* [Requirement]
Print the listing below from its opening line through the line holding "wasm.setup();", both ends included.
## Start Dataset section
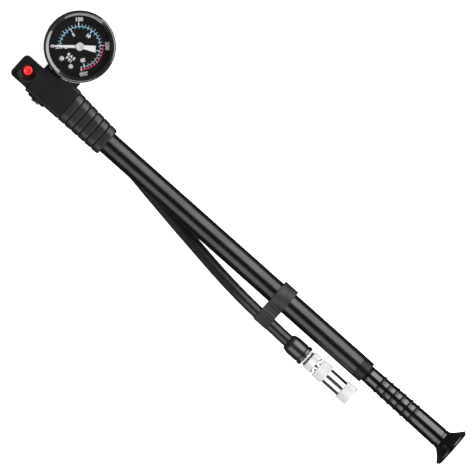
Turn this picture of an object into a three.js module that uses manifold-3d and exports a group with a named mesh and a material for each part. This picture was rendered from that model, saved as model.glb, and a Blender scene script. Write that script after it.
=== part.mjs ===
// A high-pressure hand pump for bicycle suspension, in millimetres with +Z up.
// It lies with its dial facing up and its plunger pushed in. +X runs along the barrel from the
// head to the palm end, +Y points from the barrel to the gauge, and the hose lies on the -Y side.
// The origin is the centre of the palm disc's outer face, on the barrel's axis. Stations below
// are measured along X from the closed end of the head.
import * as THREE from 'three';
import { mergeVertices } from 'three/addons/utils/BufferGeometryUtils.js';
import Module from 'manifold-3d';

const wasm = await Module();
wasm.setup();

// ---------------------------------------------------------------- driving dimensions
const LENGTH = 324.6; // the closed pump, from the head's end to the palm disc
const GAP = 0.3; // clearance between neighbouring pieces
const FACETS = { tiny: 10, small: 14, middle: 18, large: 24, gauge: 36 }; // sides of round pieces

const HEAD = { half: 8.6, low: -8.6, high: 11.6, start: 12.8, end: 37.2, lip: 33.4, round: 2.2 };
const BLOCK = { end: 16, half: 7.4, corner: 2.8, top: 7.8 };
const GRIP = { start: 36.9, end: 66.6, ribs: 6, scallop: 0.55, corner: 6 };
const CREASE = { x: 16.4, y: 3.9, turn: 31, slope: 24 }; // the bevel beside the gauge, in degrees
const BOSS = { x: 21.1, radius: 5.55, face: -9.5 };
const PASSAGE = { radius: 2.6, start: 18, end: 31.6, bleed: 1.2, bleedFloor: -7.4 };

const GAUGE = { x: 19.8, y: 29.8, radius: 20.2, window: 17.3, back: -9, front: 10, stem: -1.7 };
const CASE = { radius: 19.5, wall: 1.3, floor: 1.4, rim: 5.6 };
const SADDLE = 20.8; // radius of the head's hollow that hugs the gauge
const DIAL = { radius: 17.9, low: 2.4, high: 3.0, screwX: 3.35, screwY: -11.7 };
const POINTER = { low: 4.5, high: 4.9, reach: 13.6, tail: 8.8, zero: 225 };
const SECTOR = { pitch: 6.4, pinion: 0.8, low: -2.4, high: -1.6 };

const BUTTON = { x: 6.9, y: 0.6, radius: 2.85, top: 9.3, low: 6.2, collar: 6.8, collarTop: 9.8 };

const BARREL = { start: 32, end: 254.1, radius: 6.5, bore: 5.4 };
const CAP = { start: 254.4, end: 260.3, radius: 6.53, spigot: 247.8 };
const ROD = { radius: 3.2, start: 43.2, shoulder: 50.4, end: 312.2 };
const PISTON = { start: 42, end: 50.1, radius: 5.1 };
const HANDLE = { start: 262.2, end: 316.1, near: 5.05, far: 5.8, ring: 0.5 };
const RING_STATIONS = [270.3, 275.3, 280.1, 284.8, 289.8, 294.6];
const FLARE = { start: 316.4, end: 323.6, neck: 5.8, rim: 12.05, curve: 2.2 };

const SWIVEL = { x: 28, y: 2.5, z: -13.8, radius: 5.6, top: -9, low: -18.2, turn: -4 };
const HOSE = { radius: 3.7, sides: 4, steps: 34 };
const CHUCK = { y: -15.85, bore: 2.9, socket: 4.05 };
const CLIP = { start: 192.6, end: 202, ring: 8.3, half: 5.4, face: -19.4, hoseY: -15.3 };

// The hose's centre line: out of the swivel under the grip, up past the barrel's side to the
// clip, and on into the ferrule of the chuck.
const HOSE_ROUTE = [
  [37.6, 1.85, -13.8],
  [55, 0.5, -13.8],
  [73, -1.1, -13.4],
  [91.2, -3.2, -12.4],
  [111.3, -6.2, -11],
  [128, -8.6, -9.2],
  [144.8, -10.8, -6.9],
  [155.9, -12.25, -5],
  [167.1, -13.5, -3],
  [178.2, -14.45, -1.1],
  [189.4, -15.05, -0.1],
  [203.4, -15.55, 0],
  [214.5, -15.8, 0],
  [224, -15.85, 0],
];

// ---------------------------------------------------------------- materials
function finish(color, roughness, metalness, extra = {}) {
  return () => new THREE.MeshStandardMaterial({ color, roughness, metalness, ...extra });
}

const FINISH = {
  nylon: finish(0x1e1e1f, 0.6, 0),
  anodised: finish(0x161617, 0.35, 0.8),
  chrome: finish(0xd8dade, 0.15, 1),
  steel: finish(0x9a9da1, 0.3, 1),
  brass: finish(0xb5933f, 0.35, 1),
  rubber: finish(0x101010, 0.75, 0),
  acetal: finish(0xe6e3da, 0.5, 0),
  hose: finish(0x141414, 0.45, 0),
  red: finish(0xd8101c, 0.3, 0),
  gloss: finish(0x0c0c0d, 0.15, 0),
  dial: finish(0x0b0b0c, 0.6, 0),
  white: finish(0xf2f2f0, 0.4, 0),
  clear: finish(0xffffff, 0.05, 0, { transparent: true, opacity: 0.2 }),
};

// ---------------------------------------------------------------- shape helpers
const radians = THREE.MathUtils.degToRad;

// A body of revolution from [station, radius] pairs, about +Y. An outline that leaves the axis
// is closed on itself, as a ring.
function turned(outline, segments = FACETS.small) {
  const points = outline.map(([station, radius]) => new THREE.Vector2(radius, station));
  if (THREE.ShapeUtils.area(points) < 0) points.reverse();
  if (outline[0][1] > 0) points.push(points[0].clone());
  return new THREE.LatheGeometry(points, segments);
}

function turnedX(outline, segments) {
  return turned(outline, segments).rotateZ(-Math.PI / 2);
}

function turnedZ(outline, segments) {
  return turned(outline, segments).rotateX(Math.PI / 2);
}

// A plain sleeve about X or Z, from one station to another.
function sleeve(from, to, inner, outer) {
  return [
    [from, inner],
    [from, outer],
    [to, outer],
    [to, inner],
  ];
}

// A round bar between two points.
function bar(from, to, radius, segments = FACETS.small) {
  const start = new THREE.Vector3(...from);
  const reach = new THREE.Vector3(...to).sub(start);
  const length = reach.length();
  const geometry = new THREE.CylinderGeometry(radius, radius, length, segments);
  geometry.translate(0, length / 2, 0);
  const up = new THREE.Vector3(0, 1, 0);
  geometry.applyQuaternion(new THREE.Quaternion().setFromUnitVectors(up, reach.normalize()));
  return geometry.translate(...from);
}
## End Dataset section
* [Solution to the exercise]
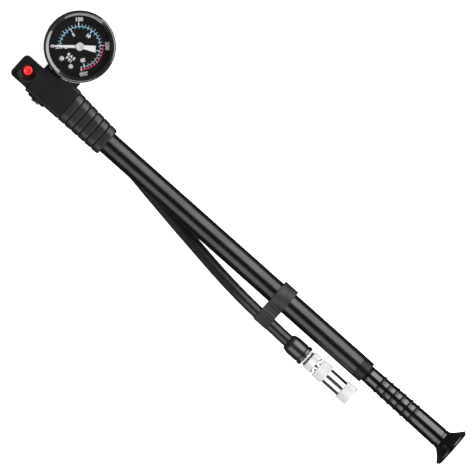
Turn this picture of an object into a three.js module that uses manifold-3d and exports a group with a named mesh and a material for each part. This picture was rendered from that model, saved as model.glb, and a Blender scene script. Write that script after it.
=== part.mjs ===
// A high-pressure hand pump for bicycle suspension, in millimetres with +Z up.
// It lies with its dial facing up and its plunger pushed in. +X runs along the barrel from the
// head to the palm end, +Y points from the barrel to the gauge, and the hose lies on the -Y side.
// The origin is the centre of the palm disc's outer face, on the barrel's axis. Stations below
// are measured along X from the closed end of the head.
import * as THREE from 'three';
import { mergeVertices } from 'three/addons/utils/BufferGeometryUtils.js';
import Module from 'manifold-3d';

const wasm = await Module();
wasm.setup();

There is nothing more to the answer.